I’m serious. I was a determined child. Maybe a little crazy. 

But let’s be realistic: your childhood dream probably got crushed, just like mine did.

And then as you aged, you had more dreams, like I did.  Those dreams slowly and systematically or quickly and accidentally got painfully crushed as well. 

Well, I have some brand new dreams. But I don’t know which ones to pursue. And I don’t think I can handle these ones getting crushed.

I want to work in advertising, I have a passion, a flair for business. I think I can be the next big Advertising-CEO-Prime-Bitch-Monster-Awesome-Suit-Wearing-Boss.
Problem: things are telling me that the advertising route is not the right one for me.

When I picture myself on the job and in the future, I either see myself in an office with lots of windows and this amazing mahogany desk with matching bookshelves just packed to the rim with binder and portfolios and books. Or I see myself as a teacher…a high school teacher.
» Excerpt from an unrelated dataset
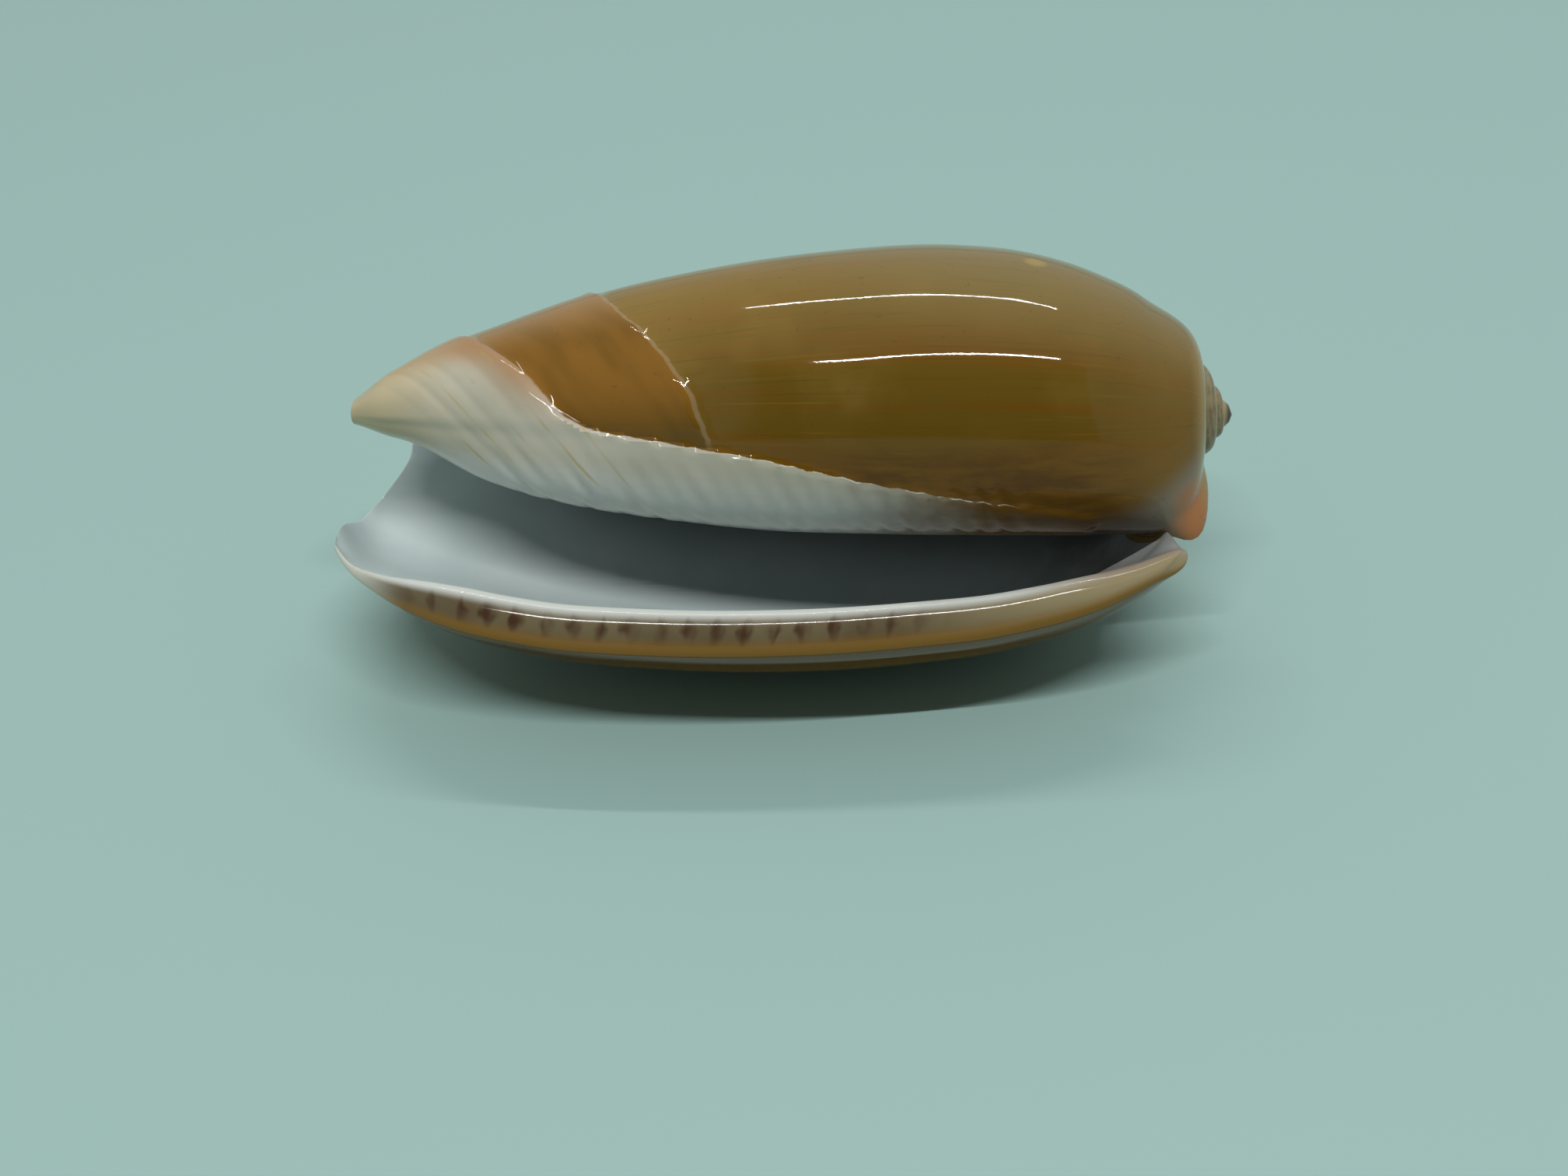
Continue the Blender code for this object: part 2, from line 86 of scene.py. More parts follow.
# Rim beside the suture: radius by turn near the lip, then a steady shrink with each whorl
RIM_RADIUS = [(0, 7.95), (16, 7.0), (24, 6.75), (60, 5.4), (105, 4.15), (160, 3.4), (215, 3.0)]
RIM_DIP = [(0, 0.2), (8, 0.65), (16, 0.95), (28, 1.2), (50, 1.05), (80, 0.5), (130, 0.0)]
WHORL_RATIO = 1.72
RIM_HEIGHT = [(0.3, 44.95), (0.6, 44.7), (1.0, 44.37), (1.75, 43.9), (3.0, 43.25), (3.4, 43.3),
              (4.1, 43.2), (5.5, 42.85), (7.0, 42.6), (8.0, 42.5)]
CHANNEL_DEPTH = [(16, 0.2), (24, 0.35), (40, 0.5), (60, 0.45), (105, 0.28), (215, 0.22)]
CHANNEL_WIDTH = [(16, 0.95), (24, 0.85), (60, 0.45), (105, 0.3), (215, 0.25)]
SHOULDER_X = 40.5
CHANNEL_FLOOR_X = 41.45
SHOULDER_SINKS = (300, 376)
SHOULDER_FULLNESS = 0.4
RIM_LEAN = 0.15
SPIRE_SLOPE = -0.4
SPIRE_TURNS = 1240.0
COLUMELLA_TIP_X = 0.75
COLUMELLA_TIP_ROUND = 0.08
APEX_ROUND = -0.02

# Callus lobe beside the slot at the back of the aperture
LOBE_TURN = 377.0
LOBE_BEFORE = 18.0
LOBE_AFTER = 22.0
LOBE_FORWARD = 0.6
LOBE_OUTWARD = 0.95

# Raised lines on the outside, as (turn, x): the callus edge and the ledge of the front band
CALLUS_EDGE = [(150, 4.6), (200, 5.9), (226, 7.1), (254, 8.6), (271, 10.0), (293, 11.6), (306, 12.8),
               (312, 14.2), (316, 17.0), (320, 20.5), (327, 25.0), (335, 29.8), (342, 33.6), (352, 38.0)]
CALLUS_RISE = 0.30
CALLUS_THIN_RISE = 0.10
CALLUS_THINS = (14, 30)
CALLUS_STARTS = (150, 235)
LEDGE_LINE = [(0, 6.8), (60, 8.3), (105, 9.8), (160, 11.6), (221, 13.6), (245, 14.9), (261, 16.2),
              (278, 17.5), (290, 18.4), (317, 19.5)]
LEDGE_RISE = 0.16
LEDGE_HALF_WIDTH = 0.16
LEDGE_FADES = (305, 318)
LEDGE_STARTS = (4, 40)
LEDGE_CREST = 0.05
PLAIT_SLOPE = 0.065
PLAIT_SPACING = 1.75
PLAIT_HEIGHT = 0.0364
PLAIT_GROOVE_WIDTH = 0.42
PLAIT_TURN = 290.0
PLAITS_START = (235, 262)
PLAITS_FROM = 5.0
PLAITS_TO = 12.6
RELIEF_ENDS = (372, 388)
TIP_PLAIN = (0.8, 3.0)
THREAD_HEIGHT = 0.09
THREAD_WIDTH = 0.16
THREAD_TURNS = (318, 346)
KNOB_HEIGHT = 0.055
KNOB_SPACING = 1.15
KNOB_SLOPE = 0.045
KNOB_TURNS = (332, 362)
KNOB_REACH = (10.5, 33.0)
GROWTH_HEIGHTS = (0.003, 0.0015)
GROWTH_STARTS = (10, 40)
LIP_THREAD_HEIGHT = 0.05
LIP_THREAD_TURNS = (5.0, 9.0)
LIP_THREAD_REACH = (8, 36)

# Mesh fineness, and the sharpest fold that is still shaded as round
TURN_STEP = 2.0
ROWS = 170
ROW_CROWDING = 0.45
SHOULDER_ROWS = 12
EDGE_STEPS = 7
CREASE_ANGLE = 42.0

# Stage, camera and lights; the camera's place is measured from the apex, in metres
FLOOR_SIZE = 3.0
FLOOR_COLOUR = (0.31, 0.465, 0.435)
FLOOR_ROUGHNESS = 0.6
CAMERA_FROM_APEX = Vector((-0.02199, -0.07833, 0.04956))
CAMERA_DOWN = 38.0
CAMERA_ROLL = 1.47
CAMERA_YAW = 1.9
PHOTO_PITCH = 2.9
FOCAL_PX = 2391.0
PHOTO_W = 2016
TUBES = {"tube_behind": ((0.02, 0.325, 0.62), 1.0), "tube_in_front": ((0.035, -0.262, 0.62), 3.0)}
TUBE_SIZE = (0.52, 0.010)
LIT_POINT = Vector((0.0, 0.0, 0.016))
WORLD_BRIGHT = (0.60, 0.655, 0.64)
WORLD_DARK = (0.05, 0.055, 0.06)
WORLD_LEVELS = (0.50, 0.66)

# Edge of the painted shade inside the cavity, where the columella's shadow falls, as (x, turn), and the
# middle of the yellow spot
SHADE_LINE = [(2, 95), (13.9, 68), (22.4, 63), (34.9, 54), (40.3, 45)]
SPOT_X, SPOT_TURN = 35.0, 233.0
MM_PER_DEGREE = 0.14

# Colours of the finish, as linear red, green and blue
BODY_OLIVE = (0.130, 0.075, 0.008)
BODY_BROWN = (0.150, 0.068, 0.006)
BODY_TAN = (0.290, 0.185, 0.045)
BODY_LOW = (0.185, 0.076, 0.003)
BODY_BACK = (0.195, 0.120, 0.028)
# Grey-tan of the upper side: partly the shell's own tone, partly painted sheen
BODY_TOP_TONE_AND_SHEEN = (0.215, 0.165, 0.068)
STREAK_DARK = (0.070, 0.033, 0.003)
STREAK_PALE = (0.270, 0.170, 0.020)
RED_CAST = (0.080, 0.030, 0.002)
YELLOW_SPOT = (0.370, 0.260, 0.060)
BAND_ORANGE = (0.245, 0.112, 0.015)
BAND_STRIPE = (0.115, 0.060, 0.006)
BAND_LOW = (0.100, 0.054, 0.003)
BAND_TOP = (0.370, 0.225, 0.090)
# Pale of the ledge line: partly its own peach tint, partly painted highlight
LEDGE_PALE_AND_GLINT = (0.620, 0.500, 0.340)
LIP_OUTLINE = (0.130, 0.055, 0.006)
LIP_OUTSIDE = (0.220, 0.100, 0.009)
MARGIN_CREAM = (0.620, 0.600, 0.500)
PEACH = (0.380, 0.205, 0.088)
CALLUS_DEEP = (0.460, 0.435, 0.335)
CALLUS_PALE = (0.530, 0.500, 0.405)
CALLUS_LOW = (0.680, 0.690, 0.660)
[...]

As far as high school teacher goes, I would teach English. It was my original plan coming out of high school. But then I got scared, and worried about my mother so I went to the local college and took the first program that came to mind.
It turned out for the best because I never would have known that I like business if I hadn’t taken this program and I wouldn’t have met the amazing people I know now. I really, truly believe that I’ve made friends for life at Northern.
And also, friends who seemed so far away, established a real friendship. I know who I really matter to.

Now back to decisions.
I can go to either a one or two-year program for Advertising, possibly following up with some University.
I can go to University for 5 years and become a high school English teacher.
I can come back to this shit hole and get my three-year degree in Accounting.(I already have 2 years)
I can go to another college for one more year, and complete my double major with a third year degree.(just because NC doesn’t offer a third-year Marketing program.)
I can work some minimum wage job for a year,decide what I really want while saving money, and paying off some loans. Just to go and dig myself deeper into debt when I go back to school the next year.

The decisions are flying through my head. And driving me a bit crazy. Maybe a lot crazy.

Another problem: it’s crunch time. At this date, it may be too late to apply to most Universities. Joy. Because I was beginning to think that the English major was really what I wanted. But they say you always want what you can’t have.
Maybe I only prefer it because in some masochistic sort of way, I know it’s out of my reach.
I think I still have time to apply to college. Which is great. If I don’t have time, I’ll come back to Northern again…I’m already pre-approved. Even if I wasn’t they accept anybody at any date. So who am I kidding?

I’m going bloody freaking mad. 
So, I could use some feedback. Please. Pretty please.